Baseball’s been around long enough that for the most part, there’s nothing new under the sun. Over thousands of games a year, for more than 100 years, everything that can happen pretty much has. That makes it particularly special when America’s oldest professional team sport spits out something truly novel, like the Cardinals putting up 10 runs in the top of the first inning of Game 5 of the NLDS, en route to a decisive 13-1 win and series victory.

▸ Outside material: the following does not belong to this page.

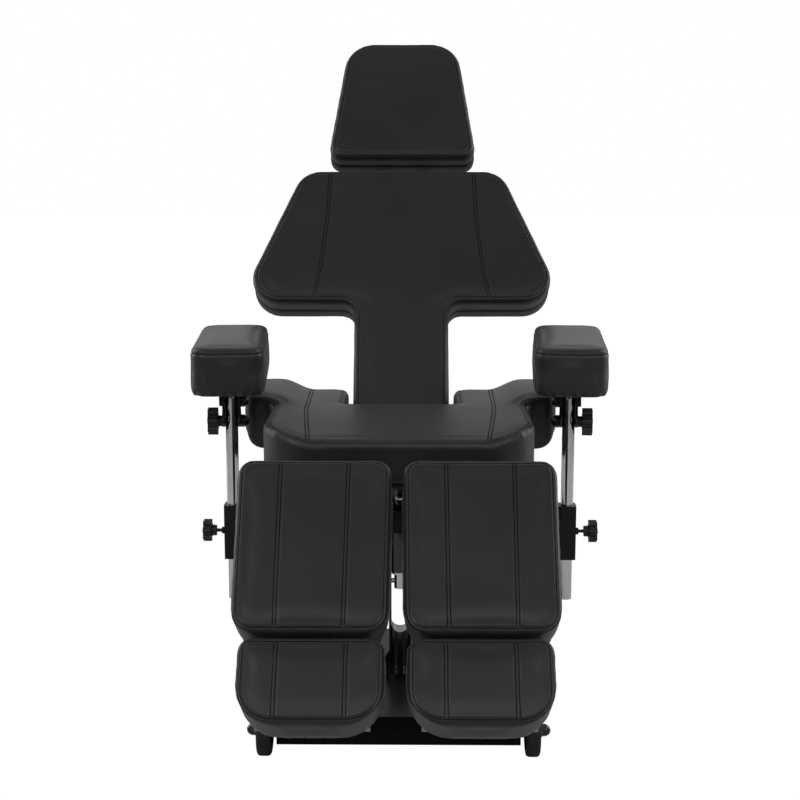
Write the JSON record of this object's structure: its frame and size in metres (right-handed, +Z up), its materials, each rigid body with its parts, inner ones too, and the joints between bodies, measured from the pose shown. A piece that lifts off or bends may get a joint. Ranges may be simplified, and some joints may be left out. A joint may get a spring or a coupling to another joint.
{
  "type": "tattoo chair",
  "caption": "Hydraulic tattoo chair with reclining winged back, sliding headrest, separate legs and feet, and armrests on knob-locked posts.",
  "frame": {"origin": "on the floor, under the middle of the chair's whole length at rest", "axes": "+X to the right seen from the front, +Y towards the back, +Z up"},
  "size_m": [0.8398, 1.3744, 1.3682],
  "materials": {
    "upholstery": "coated fabric, smooth black artificial leather",
    "black_paint": "semi-gloss black powder coat",
    "chrome": "polished chrome plate",
    "steel": "zinc-plated steel",
    "plastic": "moulded black plastic",
    "rubber": "black rubber",
    "board": "plywood under black lining cloth"
  },
  "bodies": {
    "base": {"base_cover": "black_paint", "base_frame": "black_paint", "levelling_feet": "rubber", "wheel_axle_bolts": "steel", "centre_yoke": "black_paint", "ram_rod": "chrome", "ram_pin": "chrome", "guide_outer_tubes": "black_paint", "pump_body": "black_paint"},
    "lift": {"ram_cylinder": "black_paint", "ram_gland": "chrome", "guide_inner_tubes": "chrome", "seat_frame": "black_paint", "hinge_shafts": "steel", "seat_board": "board", "seat_cushion": "upholstery", "seat_wing_left": "upholstery", "seat_wing_right": "upholstery", "arm_cross_beam": "black_paint", "arm_sleeve_left": "black_paint", "arm_sleeve_right": "black_paint"},
    "pedal": {"lift_pedal": "black_paint"},
    "back": {"back_frame": "black_paint", "back_board": "board", "back_cushion": "upholstery"},
    "headrest_slider": {"headrest_rods": "chrome"},
    "headrest": {"headrest_board": "black_paint", "headrest_cushion": "upholstery"},
    "back_lever": {"back_clamp_lever": "black_paint"},
    "seat_release": {"release_lever": "steel"},
    "wheel_left": {"front_tyre_left": "rubber", "front_hub_left": "plastic"},
    "leg_left": {"leg_frame_left": "black_paint", "leg_board_left": "board", "leg_cushion_left": "upholstery"},
    "foot_left": {"foot_rails_left": "steel", "foot_cushion_left": "upholstery"},
    "leg_lever_left": {"leg_clamp_lever_left": "black_paint"},
    "post_left": {"arm_post_left": "chrome"},
    "fork_left": {"arm_fork_left": "chrome", "arm_tilt_bolt_left": "black_paint"},
    "armrest_left": {"arm_board_left": "black_paint", "arm_pad_left": "upholstery"},
    "tilt_knob_left": {"tilt_knob_left": "plastic"},
    "height_knob_left": {"height_knob_left": "plastic"},
    "wheel_right": {"front_tyre_right": "rubber", "front_hub_right": "plastic"},
    "leg_right": {"leg_frame_right": "black_paint", "leg_board_right": "board", "leg_cushion_right": "upholstery"},
    "foot_right": {"foot_rails_right": "steel", "foot_cushion_right": "upholstery"},
    "leg_lever_right": {"leg_clamp_lever_right": "black_paint"},
    "post_right": {"arm_post_right": "chrome"},
    "fork_right": {"arm_fork_right": "chrome", "arm_tilt_bolt_right": "black_paint"},
    "armrest_right": {"arm_board_right": "black_paint", "arm_pad_right": "upholstery"},
    "tilt_knob_right": {"tilt_knob_right": "plastic"},
    "height_knob_right": {"height_knob_right": "plastic"}
  },
  "joints": [
    {"name": "lift_slide", "type": "slide", "parent": "base", "child": "lift", "axis": [0, 0, 1], "range_m": [0, 0.18]},
    {"name": "pedal_press", "type": "hinge", "parent": "base", "child": "pedal", "pos_m": [0.12, 0.238, 0.112], "axis": [1, 0, 0], "range_deg": [-15, 0], "stiffness_Nm_per_rad": 20, "springref_deg": 11.46},
    {"name": "back_recline", "type": "hinge", "parent": "lift", "child": "back", "pos_m": [0, 0.24172, 0.4955], "axis": [1, 0, 0], "range_deg": [-60, 8]},
    {"name": "headrest_extend", "type": "slide", "parent": "back", "child": "headrest_slider", "axis": [0, 0.5, 0.866], "range_m": [0, 0.08]},
    {"name": "headrest_tilt", "type": "hinge", "parent": "headrest_slider", "child": "headrest", "pos_m": [0, 0.58309, 1.10077], "axis": [1, 0, 0], "range_deg": [-30, 15]},
    {"name": "back_lever_turn", "type": "hinge", "parent": "lift", "child": "back_lever", "pos_m": [0, 0.2287, 0.42164], "axis": [1, 0, 0], "range_deg": [0, 45]},
    {"name": "seat_release_pull", "type": "hinge", "parent": "lift", "child": "seat_release", "pos_m": [0.148, -0.12, 0.512], "axis": [0, 1, 0], "range_deg": [0, 12], "stiffness_Nm_per_rad": 5, "springref_deg": -8.59},
    {"name": "wheel_left_spin", "type": "hinge", "parent": "base", "child": "wheel_left", "pos_m": [-0.255, -0.24, 0.05], "axis": [1, 0, 0], "continuous": true},
    {"name": "leg_left_lift", "type": "hinge", "parent": "lift", "child": "leg_left", "pos_m": [-0.1435, -0.29697, 0.52304], "axis": [1, 0, 0], "range_deg": [-50, 10]},
    {"name": "foot_left_extend", "type": "slide", "parent": "leg_left", "child": "foot_left", "axis": [0, -0.6428, -0.766], "range_m": [0, 0.1]},
    {"name": "leg_lever_left_turn", "type": "hinge", "parent": "lift", "child": "leg_lever_left", "pos_m": [-0.126, -0.27756, 0.4506], "axis": [1, 0, 0], "range_deg": [-45, 0]},
    {"name": "armrest_left_height", "type": "slide", "parent": "lift", "child": "post_left", "axis": [0, 0, 1], "range_m": [0, 0.1]},
    {"name": "armrest_left_swivel", "type": "hinge", "parent": "post_left", "child": "fork_left", "pos_m": [-0.337, 0.006, 0.57], "axis": [0, 0, 1], "range_deg": [-90, 90]},
    {"name": "armrest_left_tilt", "type": "hinge", "parent": "fork_left", "child": "armrest_left", "pos_m": [-0.337, 0.006, 0.642], "axis": [0.9976, 0.0698, 0], "range_deg": [-5, 28]},
    {"name": "tilt_knob_left_turn", "type": "hinge", "parent": "fork_left", "child": "tilt_knob_left", "pos_m": [-0.337, 0.006, 0.601], "axis": [0.9976, 0.0698, 0], "range_deg": [0, 360]},
    {"name": "height_knob_left_turn", "type": "hinge", "parent": "lift", "child": "height_knob_left", "pos_m": [-0.36, 0.006, 0.375], "axis": [1, 0, 0], "range_deg": [0, 360]},
    {"name": "wheel_right_spin", "type": "hinge", "parent": "base", "child": "wheel_right", "pos_m": [0.255, -0.24, 0.05], "axis": [1, 0, 0], "continuous": true},
    {"name": "leg_right_lift", "type": "hinge", "parent": "lift", "child": "leg_right", "pos_m": [0.1435, -0.29697, 0.52304], "axis": [1, 0, 0], "range_deg": [-50, 10]},
    {"name": "foot_right_extend", "type": "slide", "parent": "leg_right", "child": "foot_right", "axis": [0, -0.6428, -0.766], "range_m": [0, 0.1]},
    {"name": "leg_lever_right_turn", "type": "hinge", "parent": "lift", "child": "leg_lever_right", "pos_m": [0.126, -0.27756, 0.4506], "axis": [1, 0, 0], "range_deg": [-45, 0]},
    {"name": "armrest_right_height", "type": "slide", "parent": "lift", "child": "post_right", "axis": [0, 0, 1], "range_m": [0, 0.1]},
    {"name": "armrest_right_swivel", "type": "hinge", "parent": "post_right", "child": "fork_right", "pos_m": [0.337, 0.006, 0.57], "axis": [0, 0, 1], "range_deg": [-90, 90]},
    {"name": "armrest_right_tilt", "type": "hinge", "parent": "fork_right", "child": "armrest_right", "pos_m": [0.337, 0.006, 0.642], "axis": [0.9976, -0.0698, 0], "range_deg": [-5, 28]},
    {"name": "tilt_knob_right_turn", "type": "hinge", "parent": "fork_right", "child": "tilt_knob_right", "pos_m": [0.337, 0.006, 0.601], "axis": [0.9976, -0.0698, 0], "range_deg": [0, 360]},
    {"name": "height_knob_right_turn", "type": "hinge", "parent": "lift", "child": "height_knob_right", "pos_m": [0.36, 0.006, 0.375], "axis": [1, 0, 0], "range_deg": [0, 360]}
  ]
}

Even by the standards of the dramatic first week of the 2019 playoffs, the Braves-Cardinals NLDS had been particularly close: a combined margin of victory of seven runs in the first four games, with three of those contests decided by a comeback in the eighth inning or later. The one exception was Atlanta’s 3-0 win in Game 2, which featured a phenomenal pitching duel between resurgent Braves starter Mike Foltynewicz and Cardinals youngster Jack Flaherty, who’d been the best pitcher in the National League over the last two months of the regular season.

Game 5 was supposed to be a similarly cagey affair, and Cardinals manager Mike Shildt testified to that belief when he ordered second baseman Kolten Wong to lay down a sacrifice bunt on just the second play of the game. Little did anyone know at the time that the next nine Cardinals would reach base, and St. Louis would end the top of the first inning up 10 runs, the most ever scored in the first inning of an MLB postseason game and the joint-most scored in any inning of a postseason game.

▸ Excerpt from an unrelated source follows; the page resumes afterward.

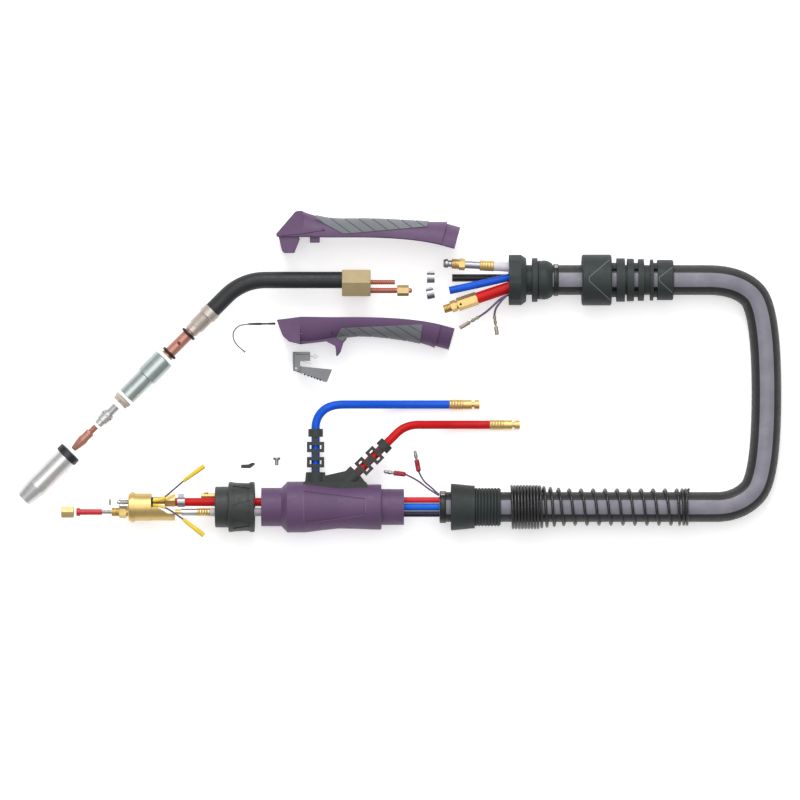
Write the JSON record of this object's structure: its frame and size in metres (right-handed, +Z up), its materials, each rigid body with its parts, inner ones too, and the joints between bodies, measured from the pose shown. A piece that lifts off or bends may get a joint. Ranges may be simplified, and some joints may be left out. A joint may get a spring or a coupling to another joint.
{
  "type": "mig welding torch",
  "caption": "Water-cooled MIG welding torch laid out apart: swan neck, nozzle parts, split trigger handle, cable, spring guard, housing with hose tails and a central connector.",
  "frame": {"origin": "centre of the front face of the central connector's locating flange", "axes": "+X from the connector towards the cable, +Y from the connector line to the handle line, +Z up from the surface that the torch lies on"},
  "size_m": [0.764, 0.3267, 0.051],
  "materials": {
    "neck_rubber": "black insulating sleeve",
    "copper": "bare copper",
    "nickel": "nickel plated, warm grey",
    "sleeve_steel": "brushed, pale",
    "nozzle_steel": "brushed along its length",
    "dark_steel": "dark band",
    "ceramic": "insulating ring",
    "brass": "machined brass",
    "purple": "moulded, fine grain",
    "grip_grey": "soft grip",
    "switch_grey": "moulded",
    "steel": "bright",
    "seal_black": "seal",
    "cable_black": "sheath with a grey stripe",
    "slate": "dark slate, moulded",
    "boot_rubber": "moulded rubber",
    "nut_black": "black, moulded",
    "spring_black": "coated wire",
    "hose_red": "red hose",
    "hose_blue": "blue hose",
    "hose_black": "black hose",
    "hose_clear": "milky hose",
    "lead_violet": "thin lead with crimped ends",
    "lead_red": "lead with insulated bullet ends",
    "lead_yellow": "lead with insulated ends",
    "liner_red": "liner head and spiral"
  },
  "bodies": {
    "cable": {"main_cable": "cable_black", "cable_clamps": "dark_steel", "knuckle_ball": "slate", "conduit_pipe": "steel", "conduit_fittings": "brass", "gas_hose": "hose_clear", "return_hose": "hose_black", "blue_hose_tail": "hose_blue", "power_fitting": "brass", "power_hose": "hose_red", "switch_leads": "lead_violet", "rear_hoses": "hose_red", "bullet_leads": "lead_red", "hose_clamps": "steel"},
    "neck": {"neck_tube": "neck_rubber", "neck_block": "brass", "neck_pipes": "copper", "neck_pipe_nut": "brass", "neck_collar": "nickel", "neck_inner_tube": "copper", "neck_o_rings": "seal_black"},
    "sleeve": {"neck_sleeve": "sleeve_steel"},
    "insulator": {"insulating_ring": "ceramic"},
    "adaptor": {"tip_adaptor": "nickel"},
    "tip": {"contact_tip": "copper"},
    "nozzle": {"nozzle": "nozzle_steel", "nozzle_ring": "dark_steel"},
    "upper_shell": {"upper_shell": "purple", "upper_grip": "grip_grey"},
    "lower_shell": {"lower_shell": "purple", "lower_grip": "grip_grey"},
    "hook": {"neck_hook": "steel"},
    "switch": {"switch_body": "switch_grey", "trigger_pin": "steel", "switch_contacts": "steel"},
    "trigger": {"trigger_lever": "switch_grey"},
    "knuckle_nut": {"knuckle_nut": "slate"},
    "front_support": {"front_cable_support": "slate"},
    "rear_collar": {"rear_collar": "slate"},
    "spring_guard": {"spring_guard": "spring_black"},
    "housing": {"housing": "purple", "hose_boot": "boot_rubber", "blue_water_hose": "hose_blue", "red_water_hose": "hose_red", "water_plugs": "brass"},
    "screw": {"housing_screw": "steel"},
    "lock_lug": {"lock_lug": "nut_black"},
    "nut_retainer": {"nut_retainer": "steel"},
    "connector_nut": {"connector_nut": "nut_black"},
    "connector": {"connector_body": "brass", "contact_pins": "steel", "connector_fittings": "brass", "power_lead": "hose_red", "power_clamp": "steel", "gas_pipe": "steel", "clear_hose": "hose_clear", "coupler_leads": "lead_yellow"},
    "gas_seal": {"gas_o_ring": "seal_black"},
    "liner": {"wire_liner": "liner_red"},
    "liner_nut": {"liner_nut": "brass"}
  },
  "joints": [
    {"name": "neck_slide", "type": "slide", "parent": "cable", "child": "neck", "axis": [1, 0, 0], "range_m": [0, 0.013]},
    {"name": "sleeve_slide", "type": "slide", "parent": "neck", "child": "sleeve", "axis": [0.7071, 0.7071, 0], "range_m": [0, 0.059]},
    {"name": "insulator_slide", "type": "slide", "parent": "sleeve", "child": "insulator", "axis": [0.7071, 0.7071, 0], "range_m": [0, 0.003]},
    {"name": "adaptor_slide", "type": "slide", "parent": "insulator", "child": "adaptor", "axis": [0.7071, 0.7071, 0], "range_m": [0, 0.014]},
    {"name": "tip_slide", "type": "slide", "parent": "adaptor", "child": "tip", "axis": [0.7071, 0.7071, 0], "range_m": [0, 0.0102]},
    {"name": "nozzle_slide", "type": "slide", "parent": "sleeve", "child": "nozzle", "axis": [0.7071, 0.7071, 0], "range_m": [0, 0.096]},
    {"name": "upper_shell_slide", "type": "slide", "parent": "cable", "child": "upper_shell", "axis": [-0.4932, -0.8699, 0], "range_m": [0, 0.0485]},
    {"name": "lower_shell_slide", "type": "slide", "parent": "cable", "child": "lower_shell", "axis": [-0.5693, 0.8221, 0], "range_m": [0, 0.0436]},
    {"name": "hook_slide", "type": "slide", "parent": "lower_shell", "child": "hook", "axis": [1, 0, 0], "range_m": [0, 0.025]},
    {"name": "switch_slide", "type": "slide", "parent": "lower_shell", "child": "switch", "axis": [0, 1, 0], "range_m": [0, 0.0255]},
    {"name": "trigger_pull", "type": "hinge", "parent": "switch", "child": "trigger", "pos_m": [0.165, 0.1387, 0], "axis": [0, 0, 1], "range_deg": [0, 7], "stiffness_Nm_per_rad": 0.25, "springref_deg": -14.32},
    {"name": "knuckle_turn", "type": "hinge", "parent": "cable", "child": "knuckle_nut", "pos_m": [0.393, 0.227, 0], "axis": [1, 0, 0], "continuous": true},
    {"name": "front_support_slide", "type": "slide", "parent": "cable", "child": "front_support", "axis": [-1, 0, 0], "range_m": [0, 0.05]},
    {"name": "rear_collar_slide", "type": "slide", "parent": "cable", "child": "rear_collar", "axis": [-1, 0, 0], "range_m": [0, 0.026]},
    {"name": "spring_guard_slide", "type": "slide", "parent": "rear_collar", "child": "spring_guard", "axis": [-1, 0, 0], "range_m": [0, 0.033]},
    {"name": "housing_slide", "type": "slide", "parent": "cable", "child": "housing", "axis": [1, 0, 0], "range_m": [0, 0.028], "deforming": ["bullet_leads"]},
    {"name": "screw_slide", "type": "slide", "parent": "housing", "child": "screw", "axis": [0, -1, 0], "range_m": [0, 0.0272]},
    {"name": "lock_lug_slide", "type": "slide", "parent": "housing", "child": "lock_lug", "axis": [0, -1, 0], "range_m": [0, 0.013]},
    {"name": "nut_slide", "type": "slide", "parent": "housing", "child": "nut_retainer", "axis": [1, 0, 0], "range_m": [0, 0.017]},
    {"name": "nut_turn", "type": "hinge", "parent": "nut_retainer", "child": "connector_nut", "pos_m": [0.104, 0, 0], "axis": [1, 0, 0], "continuous": true},
    {"name": "connector_slide", "type": "slide", "parent": "housing", "child": "connector", "axis": [1, 0, 0], "range_m": [0, 0.097], "deforming": ["coupler_leads"]},
    {"name": "gas_seal_slide", "type": "slide", "parent": "connector", "child": "gas_seal", "axis": [1, 0, 0], "range_m": [0, 0.0085]},
    {"name": "liner_slide", "type": "slide", "parent": "connector", "child": "liner", "axis": [1, 0, 0], "range_m": [0, 0.0313]},
    {"name": "liner_nut_slide", "type": "slide", "parent": "liner", "child": "liner_nut", "axis": [1, 0, 0], "range_m": [0, 0.0125]}
  ]
}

The Braves were never really that close to being out of danger, but time after time they spurned opportunities to wrench the malfunctioning spigot closed. Freddie Freeman booted a ground ball to load the bases down 1-0, then Foltynewicz walked Matt Carpenter to force in a run. Tommy Edman’s double swerved just inside the first base bag like a Roger Federer forehand to score two more runs, and with one out and a four-run hole, Braves manager Brian Snitker called on Foltynewicz to walk eight-hole hitter Paul DeJong to load the bases, then called on lefty reliever Max Fried to face Flaherty in the hopes of preserving some chance of a comeback. 

A four-run first-inning deficit, one that forces the visiting starting pitcher to pick up a bat before throwing a pitch, is a body blow, but not necessarily a fatal one, even against a pitcher like Flaherty. Fried, who played his high school ball at California’s Harvard-Westlake with Flaherty and White Sox righty Lucas Giolito, won 17 games out of the rotation this year and has been Snitker’s first arm out of the bullpen this series, with scoreless appearances to his name in the first three games of the NLDS. 

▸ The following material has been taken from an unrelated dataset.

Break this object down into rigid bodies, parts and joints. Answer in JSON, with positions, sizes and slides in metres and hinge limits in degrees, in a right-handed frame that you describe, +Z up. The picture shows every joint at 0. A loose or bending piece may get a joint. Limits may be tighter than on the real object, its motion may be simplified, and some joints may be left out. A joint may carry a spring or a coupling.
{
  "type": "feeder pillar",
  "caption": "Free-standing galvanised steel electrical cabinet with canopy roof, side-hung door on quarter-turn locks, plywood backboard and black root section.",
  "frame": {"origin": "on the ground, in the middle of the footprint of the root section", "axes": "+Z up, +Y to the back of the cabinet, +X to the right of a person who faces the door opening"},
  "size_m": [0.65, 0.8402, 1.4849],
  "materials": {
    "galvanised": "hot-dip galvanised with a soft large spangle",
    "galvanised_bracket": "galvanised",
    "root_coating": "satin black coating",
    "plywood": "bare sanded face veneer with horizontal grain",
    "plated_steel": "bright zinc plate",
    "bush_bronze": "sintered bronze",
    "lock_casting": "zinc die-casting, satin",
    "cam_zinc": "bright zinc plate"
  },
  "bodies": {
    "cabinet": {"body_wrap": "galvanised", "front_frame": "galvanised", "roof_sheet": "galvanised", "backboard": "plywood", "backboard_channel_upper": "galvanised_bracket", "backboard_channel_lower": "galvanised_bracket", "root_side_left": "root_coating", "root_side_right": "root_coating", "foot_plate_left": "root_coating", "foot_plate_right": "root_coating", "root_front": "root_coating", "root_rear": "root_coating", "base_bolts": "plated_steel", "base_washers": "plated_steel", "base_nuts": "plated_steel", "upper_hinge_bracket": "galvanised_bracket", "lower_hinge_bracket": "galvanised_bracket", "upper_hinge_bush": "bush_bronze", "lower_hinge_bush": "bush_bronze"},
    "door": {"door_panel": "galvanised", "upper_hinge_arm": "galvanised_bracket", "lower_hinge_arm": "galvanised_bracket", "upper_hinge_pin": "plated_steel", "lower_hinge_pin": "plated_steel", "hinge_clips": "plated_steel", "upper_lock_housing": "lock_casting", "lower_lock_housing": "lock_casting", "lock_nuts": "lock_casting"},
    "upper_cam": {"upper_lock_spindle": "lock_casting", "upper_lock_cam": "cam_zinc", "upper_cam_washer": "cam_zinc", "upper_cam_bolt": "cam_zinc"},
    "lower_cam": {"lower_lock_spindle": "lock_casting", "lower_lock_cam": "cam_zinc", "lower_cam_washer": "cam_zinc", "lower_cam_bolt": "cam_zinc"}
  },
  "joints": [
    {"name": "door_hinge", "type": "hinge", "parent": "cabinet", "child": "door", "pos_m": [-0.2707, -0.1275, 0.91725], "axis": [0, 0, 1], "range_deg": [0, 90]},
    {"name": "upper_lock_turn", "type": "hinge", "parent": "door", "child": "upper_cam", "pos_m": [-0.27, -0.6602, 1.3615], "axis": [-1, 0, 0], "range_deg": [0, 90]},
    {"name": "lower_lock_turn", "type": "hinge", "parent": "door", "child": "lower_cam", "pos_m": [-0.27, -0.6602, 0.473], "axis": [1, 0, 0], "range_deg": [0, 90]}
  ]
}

But on Wednesday afternoon, Fried walked his old schoolmate on five pitches to force in another run, and the severe-but-survivable opening kick in the teeth turned into a genuine last-days-of-the-republic panic.

Dexter Fowler and Wong both doubled, and when Fried finally struck out Marcell Ozuna with two outs, the ball squirted away from catcher Brian McCann, who was, as it turns out, playing in his final MLB game. It took Ozuna a few beats to remember that he could run to first base in that situation. Even after that hesitation, McCann—who’s never been blessed with great quickness and at age 35 and with more than 13,000 career innings at catcher on his odometer has the get-up-and-go of a Victorian masonry structure—could not retrieve the baseball in time to throw Ozuna out and euthanize the inning. The Braves didn’t get out of it until the score was 10-0.

The entire ordeal took 26 minutes, which turns out to be more than enough time to appreciate how ironic it is that the Braves’ postseason social media hashtag is (or was, now) #RELENTLESS.

After the first inning, FanGraphs gave Atlanta about one chance in 50 of coming back for a win, which seems awfully generous. In MLB history, no team has ever overhauled a deficit of more than eight runs in a postseason game, and Flaherty had given up nine earned runs total since August 23.

That’s not to say the next few innings weren’t eventful in their own right. Carpenter might as well have left his glove at home—Shildt brought in late-inning defensive replacement Harrison Bader for the bottom of the first. The Cardinals eventually stretched their lead to 13-0, thanks to a second-inning double off the right field wall that left Nick Markakis splayed against the fence like an outline of Bugs Bunny, and a botched third-inning double play turn by Ozzie Albies. Flaherty batted and made outs with runners in scoring position in both the second and third innings, as for reasons passing understanding Shildt let his ace throw six innings and 104 pitches, all of them after the Cardinals offense put the game out of reach. One of those pitches hit Braves star Ronald Acuña Jr. in the back, perhaps by accident, perhaps as a final stinger on the feud between Acuña and Cardinals closer Carlos Martínez

But none of it mattered. After the top of the first, TBS could’ve gone back to airing reruns of American Dad! for all the drama that was left in what had to that point been the postseason’s closest series. Dark times for lovers of the Braves and garlic knots alike. Neutral fans looked on with a mixture of pity, fascination, and worry that the TBS scoreboard had somehow malfunctioned. The Cardinals, for their part, not only advanced but exacted revenge for the 1996 NLCS, in which they built up a 3-1 lead over Atlanta but couldn’t close it out, culminating in a 15-0 defeat in Game 7, the most lopsided postseason game in MLB history.

But the error, the walks, and the wild pitches made it clear that the Braves had lost this game more than the Cardinals had won it, insofar as that matters when the season ends on a 12-run loss. The disparity between preamble and performance was a shambles somewhere between the Broncos in Super Bowl XLVIII and Tenenbaum’s loss to Gandhi at Windswept Fields. Faced with the biggest game of the year, Atlanta not only lost but self-destructed, to tragicomic effect.